Tuesday, December 22, 2009

Step 2: Selling the Script
To begin with, a few figures. Each year Hollywood is inundated with approximately 100,000 unproduced scripts. The chances of a first time writer being produced is approximately 140,000 to 1 (hey its better than the lottery!) Studios receive and review around 5,000 scripts a year, and of these a whopping 12 are sent on to become real live spectacles for the eyes and ears. Now to become one of those twelve there are a few paths. The first, and best chance for success (which in no means that its a good chance) is to get an agent. The Writers Guild Signatory Agent List provides a comprehensive listing of all agents who represent writers. So you start sending out inquiries and send you script on to positive replies. An agent is extremely valuable for two reasons. First, hey are known (or least better known that you most likely will be) and thus can get access to places you perhaps cannot, and second, they are familiar with the business and can help guide you through what could be an exremely difficult ordeal.

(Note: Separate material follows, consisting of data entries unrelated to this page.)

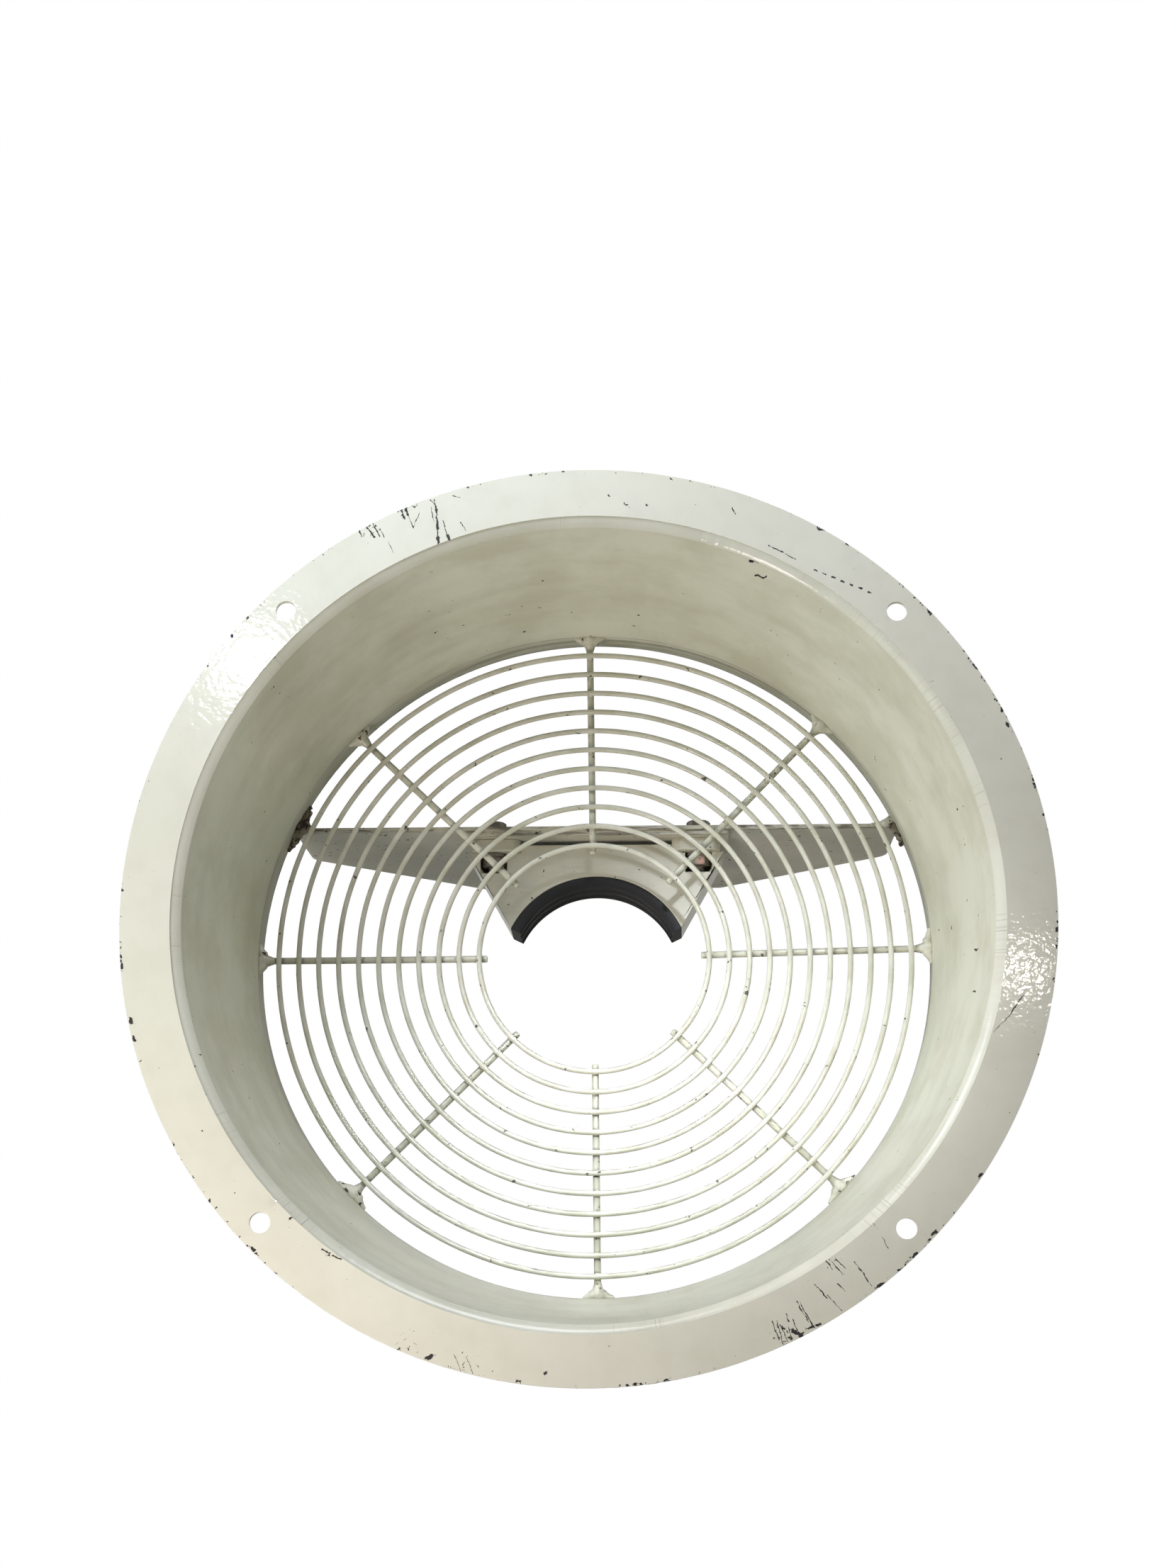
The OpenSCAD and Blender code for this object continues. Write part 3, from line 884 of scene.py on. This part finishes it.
hole_r = bolt_circle["hole_r_mm"]*MM
hole_circle_r = bolt_circle["pcd_mm"]*MM/2
flange = rod("flange_plate", flange_r, flange_t, (0, flange_t/2, 0), ALONG_Y, ROUND_STEPS)
opening = rod("opening", lip_r, 4*flange_t, (0, 0, 0), ALONG_Y, ROUND_STEPS)
cut(flange, opening)
for quarter in range(bolt_circle["count"]):
    angle = hole_first + quarter*2*pi/bolt_circle["count"]
    centre = (hole_circle_r*cos(angle), 0, hole_circle_r*sin(angle))
    cut(flange, rod("hole", hole_r, 4*flange_t, centre, ALONG_Y, 48))
soften_edges(flange, 0.5*MM, 2)
smooth(flange, 30, flat_above=20)
dress(flange, flange_enamel, "casing_paint", "mouth_flange")

# %% [markdown]
# ## The shell
#
# One sheet forms the rolled lip, the taper and the rear collar. Its section is turned about the
# duct's axis in 320 steps, because a gloss surface shows every facet. The lip is an arc that
# starts nearly flat in the flange's face and turns down into the wall.

# %% Shell

LIP_STEPS = 8


def lip_corner(share):
    """Corner of the lip's arc, from its start at the flange to the wall."""
    slope = lip_slopes[0] + share*(lip_slopes[1] - lip_slopes[0])
    return (lip_r - lip_bend_r*(sin(slope) - sin(lip_slopes[0])),
            lip_y + lip_bend_r*(cos(lip_slopes[0]) - cos(slope)))


taper = (mouth_r - rear_r)/(taper_end_y - lip_depth)
outer_start_y = 2*flange_t
outer_start_r = mouth_r - taper*(outer_start_y - lip_depth) + sheet_t
rim_round = 0.5*MM
rim_chamfer = 0.15*MM
inner_side = [lip_corner(i/LIP_STEPS) for i in range(LIP_STEPS + 1)]
inner_side += [(mouth_r - taper*share*(taper_end_y - lip_depth),
                lip_depth + share*(taper_end_y - lip_depth)) for share in (0.25, 0.5, 0.75)]
inner_side += [(rear_r, taper_end_y), (rear_r, rear_y - rim_round)]
rear_rim = [(rear_r + rim_chamfer, rear_y - rim_chamfer), (rear_r + rim_round, rear_y),
            (rear_outer_r - rim_round, rear_y),
            (rear_outer_r - rim_chamfer, rear_y - rim_chamfer)]
outer_side = [(rear_outer_r, rear_y - rim_round), (rear_outer_r, taper_end_y),
              (outer_start_r, outer_start_y), (lip_r, flange_t)]
shell = turned("shell", inner_side + rear_rim + outer_side, ROUND_STEPS)
smooth(shell, 24)
dress(shell, shell_enamel, "casing_paint", "duct_shell")

# %% [markdown]
# ## The wire guard
#
# Eleven rings lie on eight radial bars. Real rings are wires bent by hand and joined at the ends,
# so they waver by a fraction of a millimetre. All the wires are bent by one soft noise, so that a
# ring and a bar that are welded together stay together.

# %% Bend the wires a little

waver = bpy.data.textures.new("waver", "CLOUDS")
waver.cloud_type = "COLOR"
waver.noise_scale = 70*MM


def bend_wire(piece):
    """Moves each part of a wire by the waver at its place."""
    settle(piece)
    with_modifier(piece, "DISPLACE", texture=waver, direction="RGB_TO_XYZ",
                  texture_coords="LOCAL", strength=0.7*MM, mid_level=0.5)


# %% Rings

for name in ring_names:
    ring_r = radii_at(name, ring_y)[1] - ring_wire_r
    bpy.ops.object.select_all(action="DESELECT")
    bpy.ops.mesh.primitive_torus_add(major_radius=ring_r, minor_radius=ring_wire_r,
                                     major_segments=192, minor_segments=14,
                                     location=(0, ring_y, 0), rotation=ALONG_Y)
    wire = bpy.context.object
    wire.name = name.replace("guard_ring", "ring_wire")
    bend_wire(wire)
    smooth(wire, 180)
    dress(wire, ring_enamel, "guard_paint", name)

# %% [markdown]
# Each bar is one wire with a small bead of weld at every ring. The first one is modelled level,
# with its beads, and the others are copies that are turned to their own angles.

# %% One bar with its beads

bar_outer_r = rear_r + 0.4*MM
bead_size = (1.9*MM, 0.9*MM, 1.75*MM)


def bead(centre, size):
    """A small flattened lump of weld."""
    bpy.ops.object.select_all(action="DESELECT")
    bpy.ops.mesh.primitive_ico_sphere_add(subdivisions=2, radius=1, location=centre, scale=size)
    return settle(bpy.context.object)


def level_bar():
    """A bar along the X axis, with a bead at every ring."""
    length = bar_outer_r - bar_inner_r
    bar = rod("bar", bar_wire_r, length, ((bar_inner_r + bar_outer_r)/2, bar_y, 0),
              (0, radians(90), 0), 20)
    soften_edges(bar, 0.7*MM, 3, 60)
    beads = []
    for count in range(len(ring_names)):
        ring_r = ring_inner_r + count*ring_step
        beads.append(bead((ring_r, ring_y + 0.9*ring_wire_r, 0), bead_size))
    return joined("bar", [bar] + beads)


first_bar = level_bar()

# %% All the bars


def turned_copy(piece, name, degrees):
    """A copy with its own mesh, turned about the duct's axis."""
    select_only(piece)
    bpy.ops.object.duplicate()
    copy = bpy.context.object
    copy.name = name
    copy.rotation_euler = (0, -radians(degrees), 0)
    return settle(copy)


for number, (name, degrees) in enumerate(zip(bar_names, bar_angles), 1):
    bar = turned_copy(first_bar, f"bar_wire_{number}", degrees)
    bend_wire(bar)
    smooth(bar, 60)
    dress(bar, bar_enamel, "guard_paint", name)
bpy.data.objects.remove(first_bar)

# %% [markdown]
# ## Weld lumps
#
# At the wall each bar ends in a crusty lump with a fork of metal to either side. A lump is made
# as a sculptor would make it: a few balls are set together, remeshed into one skin, and roughened
# with a fine noise.

# %% Lumps

crust = bpy.data.textures.new("crust", "CLOUDS")
crust.noise_scale = 1.6*MM
crust.noise_depth = 3
skin_grain = 0.45*MM


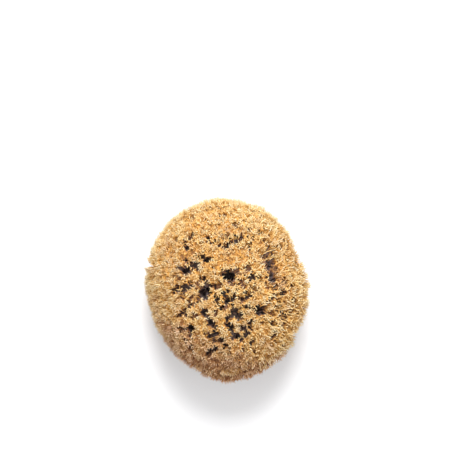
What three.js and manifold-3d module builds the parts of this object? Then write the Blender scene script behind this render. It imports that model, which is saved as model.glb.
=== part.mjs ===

But maybe you don’t want an agent. Well you can sell it yourself, but just to make sure you don’t sell yourself short, the following is a list of the things you might want to know before going to battle for script.

Know what kind script you have in terms of budget, big- versus low-. Low-budget, despite a somewhat negative ring is not of inferior quality. According to the Writers Guild, low budget is around a million or less, though to many a low budget is perhaps closer to five or six million or less. Anything that requires many exotic locations, a great deal of special effects or major start is bumped into big budget. So basically know what kind of companies have the budget and inclination to produce your kind of script and don’t waste your time with the others.
Make sure you send it to a name, not a title. Your script gains a little more weight if you can manage to send it to a person. Now this does not necessarily mean you send your script to Joe Schmotz who you happen to know works at Universal. Try and find out the name of the story editor or creative executive. Then simply put their name on the query letter and script. At the very least it makes it look like you know what you’re doing.
Once you have the name, send a query letter stating that you have written a script you believe is consistent with the productions companies work, promises to be extremely profitable (money is always important), and that you would like to send it in for review. Send the letters off and respond with scripts to the positive replies.
To make things easy for yourself, register your script. Who knows, maybe it’ll become worth enough to be stolen. Its relatively easy to do this. Simply send a copy of the script and the fee to the WGAw office at:
WGAw
7000 West Third St
Los Angeles, CA 90048-4329
(213) 782-4520
Or call (213) 782-4540 to get information about script registration. The fee is minimal for non-members and it will safeguard your script from plagiarism. Just as a note though, don’t put your WGAw registration number on you scripts when you send it to producers, it just looks like you don’t trust them, and that’s not the way to off.

So assuming that your script passes the reader, is handed off to the story editor, is then handed off to a producer, who in turn gets the okay to go ahead from the president and you script is picked up. What then? The studio may decide to option it, meaning they pay between $5,000 and $10,000 for the chance to mull over it for a year or two and decide whether they want to take it, while you promise not to try to sell it anywhere else. Then they may decide to pick it up. Or not. Either way, you are qualified to become a member of the Writer’s Guild and get an agent, and you get a feather in your cap many of the other 100,000 scripts floating around do not have.
So what if they want to buy? Even better. But it has its ups and its downs. First the downs. Your story is no longer yours. You might get lucky and get to stay on the project the whole time, but most likely you’ll get paid to do the first re-write, orthey’ll send it to someone else. After that it can completely changed. Just an example, Armageddon first started as a story about a man who can predicts a huge asteroid coming to Earth. Obviously it got changed a little. But that’s the way it goes. As you get better and more well known, you get to have a little more control. Maybe. As for financial compensation, the Writer’s Guild minimums as of June, 1998, were $36,000 for a low budget screenplay, $69,000 for a big budget screenplay. So it can be worth it.
And then if you want to take the easy way, write the story as a book first, publish, wait for it to become a success, and then the studios will come to you. Just as a note, ‘easy’ was a joke.